WRITTEN PROBLEM.
Starting at the line that contains "Vector(map(max, high, point))", restate each line word for word through the final line of the data, keeping both ends.

COLLECTED MATERIAL.
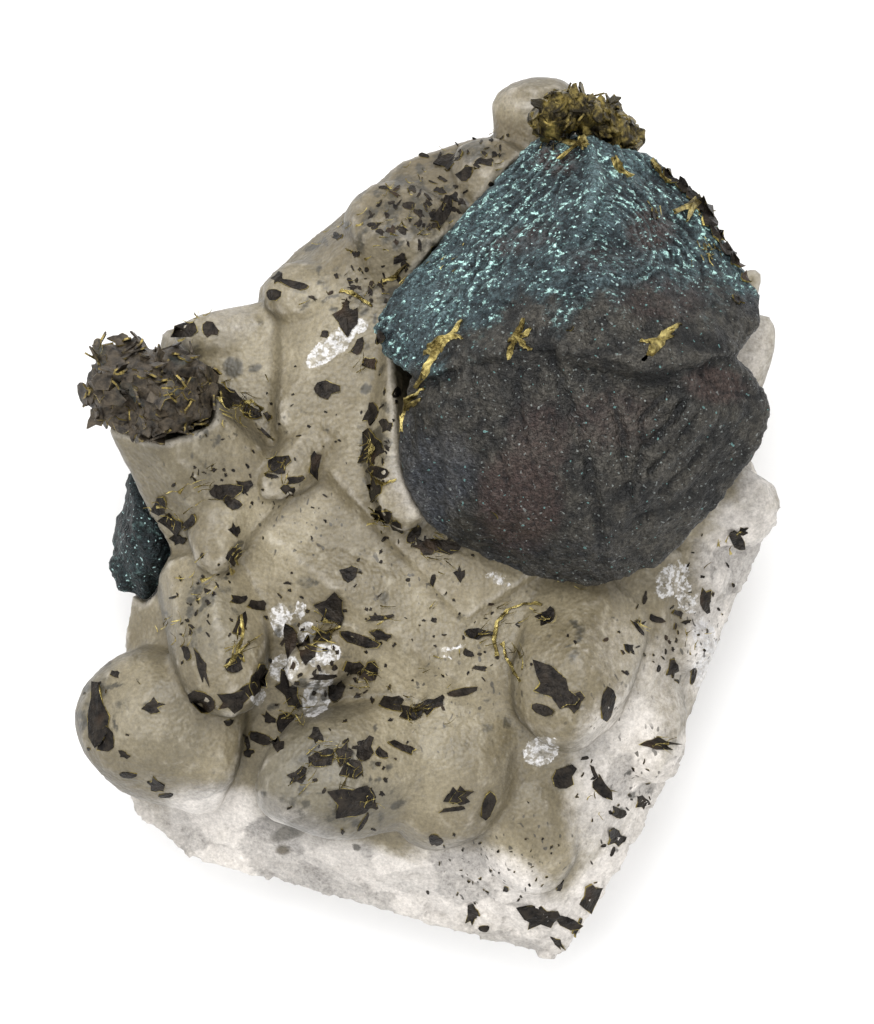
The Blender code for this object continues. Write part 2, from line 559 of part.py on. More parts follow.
def build():
    clear_scene()
    specimen = new_collection("bornite_specimen")
    helpers = new_collection("helpers")
    materials = {name: make_material(name) for name in MATERIALS}

    quartz = make_quartz(specimen, helpers)
    large = make_large_bornite(specimen, helpers)
    small = make_small_bornite(specimen)
    crust = make_crust(specimen)
    crown = make_crown(specimen, helpers)
    seat(large, crown, helpers)
    keep_largest(large)
    seat(quartz, large, helpers, low_y=LEDGE_Y - BAND_OVERLAP)
    seat(quartz, large, helpers, high_y=LEDGE_Y + BAND_OVERLAP)
    for guest in (small, crust, crown):
        seat(quartz, guest, helpers)
    saw_back(quartz, helpers)
    keep_largest(quartz)
    pieces = [(quartz, "quartz"), (large, "bornite"), (small, "bornite"),
              (crust, "sulfide"), (crown, "chalcopyrite")]

    trees = [surface_of(obj) for obj, _material in pieces]
    quartz_tree, large_tree = trees[:2]
    for i, (name, sizes) in enumerate(SEAM_BLADES.items()):
        blade = lay_plate(name, sizes, large_tree, trees, 40 + i, specimen)
        pieces.append((blade, "chalcopyrite"))
    for i, sizes in enumerate(RIM_PLATES):
        name = f"rim_plate_{i + 1}"
        plate = lay_plate(name, sizes, large_tree, trees, 60 + i, specimen)
        pieces.append((plate, "chalcopyrite"))
    for i, sizes in enumerate(FLAKES):
        name = f"sulfide_flake_{i + 1:02d}"
        flake = lay_plate(name, sizes, quartz_tree, trees, 80 + i, specimen)
        pieces.append((flake, "sulfide"))

    for obj, material in pieces:
        obj.data.materials.clear()
        obj.data.materials.append(materials[material])
    return centre_on_floor([obj for obj, _material in pieces])


shift = build()
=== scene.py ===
# %% [markdown]
# # A bornite specimen
# The solids of this specimen come in the imported frame, and this lesson dresses them: hazy
# quartz, a blue-black bornite crystal, dark sulfide flakes and brassy chalcopyrite.
# Each step says what the piece is on the real specimen, how it could be made, and why it
# is made this way. Lengths are in metres in the scene, and `MM` turns millimetres into them.

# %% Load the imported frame
import math
import random

import bpy
import numpy as np
from mathutils import Matrix, Vector, noise
from mathutils.bvhtree import BVHTree


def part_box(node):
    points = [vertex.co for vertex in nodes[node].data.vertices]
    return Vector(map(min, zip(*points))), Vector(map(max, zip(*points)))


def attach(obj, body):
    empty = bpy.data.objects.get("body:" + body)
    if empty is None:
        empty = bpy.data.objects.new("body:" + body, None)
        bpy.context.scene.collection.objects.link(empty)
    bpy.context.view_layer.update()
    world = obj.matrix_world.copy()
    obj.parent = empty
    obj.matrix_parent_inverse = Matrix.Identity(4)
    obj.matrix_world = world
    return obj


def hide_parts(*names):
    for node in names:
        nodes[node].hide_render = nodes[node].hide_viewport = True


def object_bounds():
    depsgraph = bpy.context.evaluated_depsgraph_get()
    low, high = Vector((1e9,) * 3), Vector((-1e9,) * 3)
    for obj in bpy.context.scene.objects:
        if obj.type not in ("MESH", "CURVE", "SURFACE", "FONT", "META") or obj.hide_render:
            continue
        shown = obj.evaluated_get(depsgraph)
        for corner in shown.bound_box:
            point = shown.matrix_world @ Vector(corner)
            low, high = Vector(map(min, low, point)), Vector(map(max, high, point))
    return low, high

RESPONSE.
            low, high = Vector(map(min, low, point)), Vector(map(max, high, point))
    return low, high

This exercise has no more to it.